Merajut Solusi: Dari Meja Dialog hingga Reforma Agraria
Menyelesaikan konflik agraria bukanlah tugas yang mudah, namun bukan pula mustahil. Pendekatan komprehensif dan berkelanjutan adalah kuncinya:
- Reforma Agraria Sejati: Ini adalah solusi struktural jangka panjang. Reforma Agraria harus diwujudkan melalui redistribusi tanah kepada petani gurem dan masyarakat adat yang tidak memiliki tanah, serta legalisasi aset bagi mereka yang telah menguasai tanah secara turun-temurun. Proses ini harus transparan, partisipatif, dan bebas dari praktik korupsi.
- Pengakuan dan Perlindungan Hak Masyarakat Adat: Pengesahan Undang-Undang Masyarakat Adat yang komprehensif sangat mendesak untuk memberikan kepastian hukum dan perlindungan terhadap hak-hak ulayat mereka. Ini termasuk pemetaan partisipatif wilayah adat.

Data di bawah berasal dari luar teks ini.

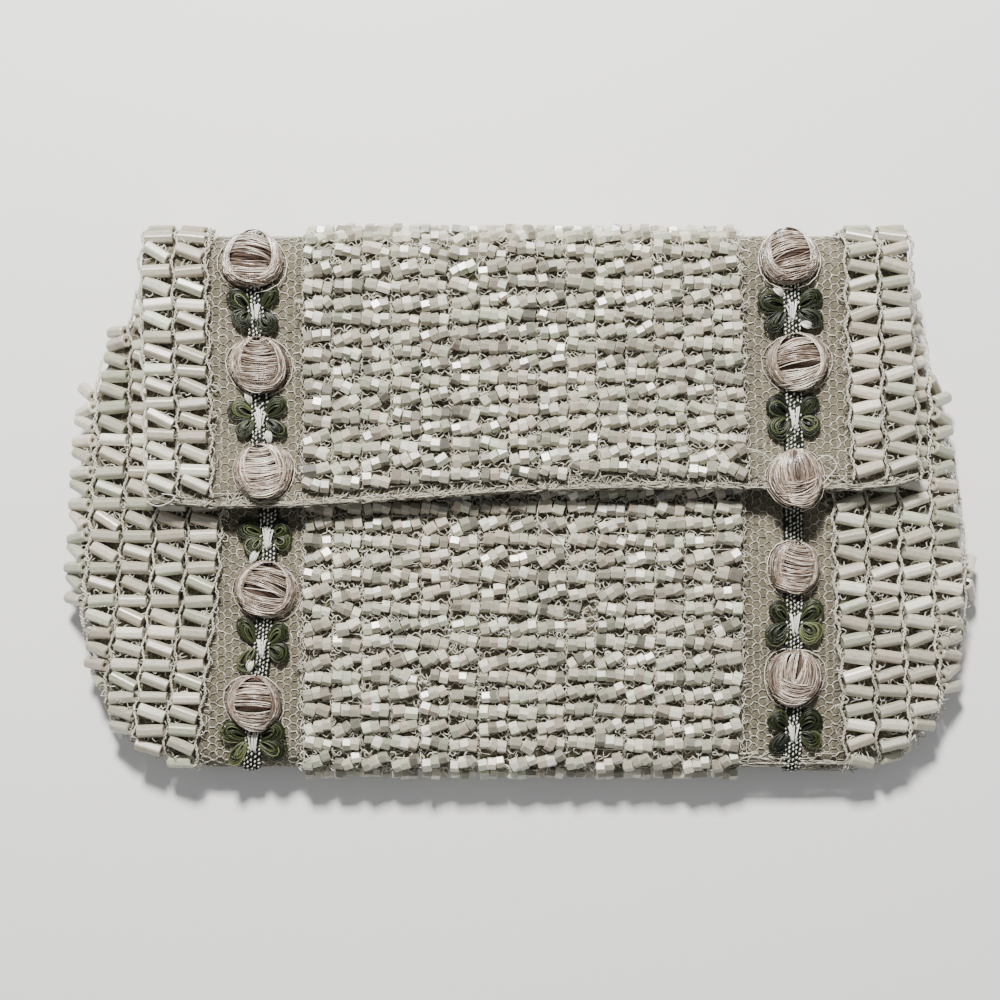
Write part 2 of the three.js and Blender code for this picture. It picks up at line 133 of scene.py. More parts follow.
# The edges of the middle field of beads, and where the long beads start, in the same shares.
CENTRE_FIELD = {
    "front": {"y": (1.3, -1.3), "left": (-0.478, -0.492), "right": (0.5, 0.492)},
    "flap": {"y": (1.3, -0.1), "left": (-0.478, -0.485), "right": (0.472, 0.504)},
    "back": {"y": (1.3, -1.3), "left": (-0.478, -0.492), "right": (0.472, 0.492)},
}
BUGLE_FIELD = {
    "front": {
        "y": (1.3, 0.24, -0.36, -1.3),
        "left": (-0.655, -0.655, -0.682, -0.757),
        "right": (0.693, 0.693, 0.702, 0.744),
    },
    "flap": {"y": (1.3, 0.8, -0.1), "left": (-0.694, -0.694, -0.68), "right": (0.714, 0.714, 0.737)},
    "back": {"y": (1.3, 0.8, -1.3), "left": (-0.694, -0.694, -0.74), "right": (0.714, 0.714, 0.735)},
}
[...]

- Penataan Ulang Tata Ruang dan Kebijakan Sektor: Sinkronisasi kebijakan lintas sektor (pertanahan, kehutanan, pertanian, investasi) mutlak diperlukan untuk mencegah tumpang tindih izin dan menghindari konflik di masa depan. Penerapan Kebijakan Satu Peta (One Map Policy) harus dipercepat dan diintegrasikan.
- Penyelesaian Konflik Non-Litigasi:
- Mediasi dan Negosiasi: Mendorong penyelesaian melalui dialog yang difasilitasi oleh pihak ketiga yang independen dan terpercaya. Pemerintah daerah, Komnas HAM, atau lembaga swadaya masyarakat dapat berperan sebagai mediator.
- Pembentukan Tim Gabungan/Komisi Ad Hoc: Untuk kasus-kasus konflik besar dan kompleks, pembentukan tim khusus lintas kementerian/lembaga dapat mempercepat identifikasi masalah dan perumusan solusi.
- Mekanisme Pengaduan yang Efektif: Membangun saluran pengaduan konflik agraria yang mudah diakses, responsif, dan akuntabel bagi masyarakat.
- Penegakan Hukum yang Berkeadilan: Menindak tegas praktik mafia tanah dan oknum yang menyalahgunakan wewenang. Penting untuk menghentikan kriminalisasi terhadap petani dan aktivis yang berjuang untuk hak-hak mereka. Proses peradilan harus transparan, cepat, dan tidak memihak.
- Peningkatan Kapasitas Aparat: Melakukan pelatihan berkelanjutan bagi aparat pemerintah (BPN, Kementerian Lingkungan Hidup dan Kehutanan, Pemda) dan penegak hukum mengenai isu-isu agraria, hak asasi manusia, dan resolusi konflik.
- Partisipasi Aktif Masyarakat: Melibatkan masyarakat secara aktif dalam setiap tahapan penyelesaian konflik, mulai dari identifikasi masalah hingga perumusan solusi. Suara mereka adalah kunci untuk solusi yang berkelanjutan.
Tantangan dan Harapan
Upaya penyelesaian konflik agraria menghadapi berbagai tantangan, mulai dari resistensi politik, birokrasi yang lamban, hingga kekuatan modal yang besar. Namun, harapan senantiasa ada. Dengan komitmen politik yang kuat dari pemerintah, kolaborasi multipihak antara pemerintah, masyarakat sipil, akademisi, dan sektor swasta, serta dukungan penuh dari masyarakat, keadilan agraria di pedesaan bukan lagi sekadar mimpi.
Tanah berbicara melalui jeritan petani yang kehilangan lahan, melalui tangisan masyarakat adat yang digusur, dan melalui kerusakan lingkungan yang tak terpulihkan. Sudah saatnya kita mendengarkan suara tanah, memahami penderitaannya, dan bersama-sama merajut solusi yang membawa keadilan dan kesejahteraan bagi semua, sebagai fondasi bagi Indonesia yang lebih berdaulat, adil, dan makmur.